Pit crew, Honda Indy, Toronto, 2014.
Honda Indy, Toronto, 2015.

One of those annual stories was the Honda Indy - the weekend long summer car race that takes over the CNE grounds. I'm a motorsport fan, but I had never shot a car race until blogTO gave me the credentials and I began spending a whole weekend at the track with my cameras. It was an opportunity I cherished, and a chance to ascend yet another steep learning curve as a photographer, learning to execute all the standard shots required for car race coverage, and perhaps even try something new.

World Cup celebrations, Etobicoke, 2014.
Rob Ford, election nght, 2014.

The funny thing was that blogTO made me more of a straight news photographer than I'd ever been before, assigning me to cover stories like fans reacting to Germany's World Cup win, or the end of the Rob Ford era in city politics. I even got the assignment of writing Ford's obituary for the site - a post that I'm still proud of today as a relatively objective assessment of his legacy in a time and place where nobody (especially in my business) was anything other than rabidly partisan.

Which reminds me of the worst thing about blogTO, at least in the early days: The comments thread on posts was famously vicious, a hangout for trolls and keyboard warriors who obviously thought they could do the job better than you could. I made the mistake of engaging in my first year or two posting there, and it was never a wise or prudent move. On the worst days, it was as ugly as the comments section on a YouTube clip, and eventually they found a way to make commenting less visible or encouraged. So much for the dream of "online communities" and reader engagement.

Hotel bartenders, Toronto, 2010.
Crazy Steve, Kensington, Toronto, 2011.

The one thing I didn't do much of at blogTO was portraiture - my specialty as a professional photographer. I had been forced to strip down and reinvent my style at the free daily, and had just arrived at something intriguing when the lay-off made me drop that thread and, one more time, start all over again.

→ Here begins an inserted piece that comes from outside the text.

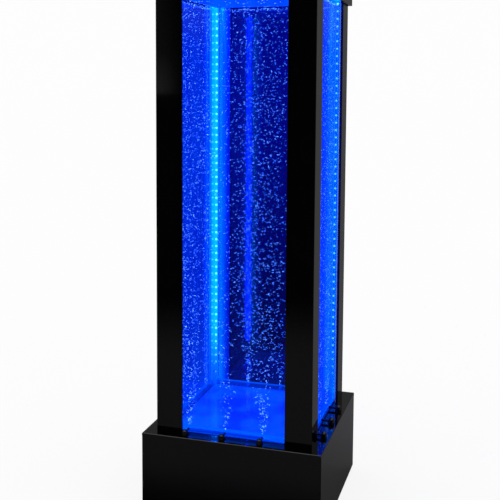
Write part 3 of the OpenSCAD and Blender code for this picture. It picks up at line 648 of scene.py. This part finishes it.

I ended up doing something more like environmental portraiture, shooting people in a setting or context, like astronaut Chris Hadfield by the tail of the vintage F-86 Sabre he flew in the 2009 Air Show, or "Crazy Steve" Goof of local punk rock legends Bunchofuckingoofs by the entrance of what was once Fort Goof, the band's stronghold in Kensington Market. Or the series of portraits I did for a story on the 12 best hotel bars in Toronto, where I photographed each bartender in the same position behind the bar - a time-consuming assignment that I conceived mostly as a challenge for myself.

The pay at blogTO was ridiculously low, and I'm not sure that the time or effort I put into most of my stories ever made much economic sense. I'm not complaining - I definitely didn't do it for the money as much as a chance to keep working and publishing at a time when nobody seemed interested in hiring me, either in a newsroom or as a steady freelancer.

BlogTO let me test myself and my capabilities as a photographer and journalist, and if what I earned per post was essentially a nominal fee or honorarium - there's no way that the $40 I got for covering a whole weekend at the Honda Indy covered even a fraction of my time - at least I was working, at a time when many of my peers were (quite sensibly) leaving the business.

There was no definitive end to my time at blogTO. I had always felt like mutton dressed as lamb working there, and knew that the particular skill set and enthusiasms of an old journalist would sooner or later be superfluous to their needs. Eventually the assignments got as occasional as my story pitches and a redesign/revamp of the site moved away from long form stories to more lists and short pieces - exactly the sort of work that interested me the least. I knew it was probably time to go the year they said they weren't interested in covering either the auto show or the Honda Indy any more.

I'm not bitter - blogTO was a flag of convenience for me at a time when I just needed to keep working and shooting until whatever next move I needed to make made itself apparent. I'm grateful for the chance to do as much as I did under the banner Tim and Derek provided for me, and for hitching a ride into the world of online media that seems more like the future now than it did when I was jettisoned from the world of newsprint.